North Atlantic Fire Science Exchange

Group photo of North Atlantic Fire Science Exchange members.

If you associate the word “wildfire” with western states, you are not alone. Today wildfire is less frequent and less dramatic in the East, but historically it was integral to the forest ecosystems. In the nation’s most densely forested and most heavily populated corner, a partnership called the North Atlantic Fire Science Exchange is working to connect scientists, natural resource managers, and communities with research that can contribute to balancing public safety, economic realities and sustainable ecosystems.

Established in 2013, the North Atlantic Fire Science Exchange is a partnership among the USDA Forest Service, the Forest Stewards Guild, and the Northeastern Forest Fire Protection Compact. It is one of the 15 regional fire science exchanges sponsored by the Joint Fire Science Program.
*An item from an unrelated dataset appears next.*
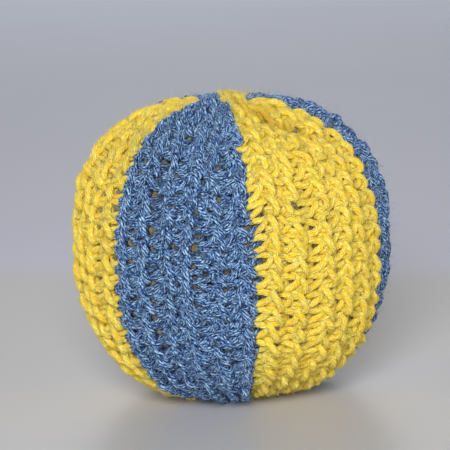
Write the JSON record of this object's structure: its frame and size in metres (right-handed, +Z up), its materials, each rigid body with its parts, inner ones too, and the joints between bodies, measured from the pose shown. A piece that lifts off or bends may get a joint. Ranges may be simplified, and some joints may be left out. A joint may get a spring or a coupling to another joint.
{
  "type": "crocheted stuffed ball",
  "caption": "Soft stuffed ball crocheted in alternating denim-blue and lemon-yellow ribbed panels that are gathered at the top and bottom, for indoor and garden play.",
  "frame": {"origin": "middle of the small flat that the ball rests on", "axes": "+Z up along the line through the two gathers, -Y towards the viewer of the picture, +X to the viewer's right"},
  "size_m": [0.0997, 0.0999, 0.0941],
  "materials": {
    "blue_yarn": "denim-blue plied yarn worked in back-loop crochet, matt and slightly fuzzy",
    "yellow_yarn": "lemon-yellow plied yarn worked in back-loop crochet, matt and slightly fuzzy",
    "fibre_filling": "loose ochre-toned fibre filling, seen only through the gaps between stitches"
  },
  "bodies": {
    "root": {"panel_1_blue": "blue_yarn", "panel_2_yellow": "yellow_yarn", "panel_3_blue": "blue_yarn", "panel_4_yellow": "yellow_yarn", "panel_5_blue": "blue_yarn", "panel_6_yellow": "yellow_yarn", "closing_seam": "yellow_yarn", "top_gather": "yellow_yarn", "bottom_gather": "blue_yarn", "stuffing": "fibre_filling"}
  },
  "joints": []
}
“Our region is unique in that we have highly populated areas alongside high risk, fire-adapted ecosystems; so our focus is on the high amount of wildland-urban interface we contain,” said Inga La Puma, Science Communications Director for the North Atlantic Fire Science Exchange. “Our efforts to increase communication between scientists and managers demonstrate this uniqueness, with such foci as prescribed fire, smoke management, and the social science of wildland fire.”

In the past 3 years, researchers affiliated with the North Atlantic Fire Science Exchange have worked with land managers to identify research needs and communicate those needs to scientists. The result has been an increase in the amount of fire science research being conducted in the region as well as an increase in information sharing, according to Nick Skowronski, a research forester with the Northern Research Station and a Northern Research Station co-lead of the Exchange along with Erin Lane, a natural resource specialist. “We’ve become an outlet for applied fire science and we’ve served as a hub for the exchange of information about fire.”

The partnership supports a passionate fire science and management community through engaging newsletters and research briefs, timely webinars, and field trips and workshops that catalyze collaboration across agencies, organizations, and businesses, according to Amanda Mahaffey, Northeast Region Director of the Forest Stewards Guild. "The North Atlantic Fire Science Exchange demonstrates the way fire science communication should work in our region,” Mahaffey said. “The Fire Science Exchange serves a burgeoning need in our region through activities that build excitement for fire science in action."

Lane, who was instrumental in founding the Exchange, sees partnership as being essential to reaching everyone concerned with fire management and planning in the East. “Because of our complex landscape, we take a broad and inclusive approach to catalyze interactions and facilitate communications,” Lane said.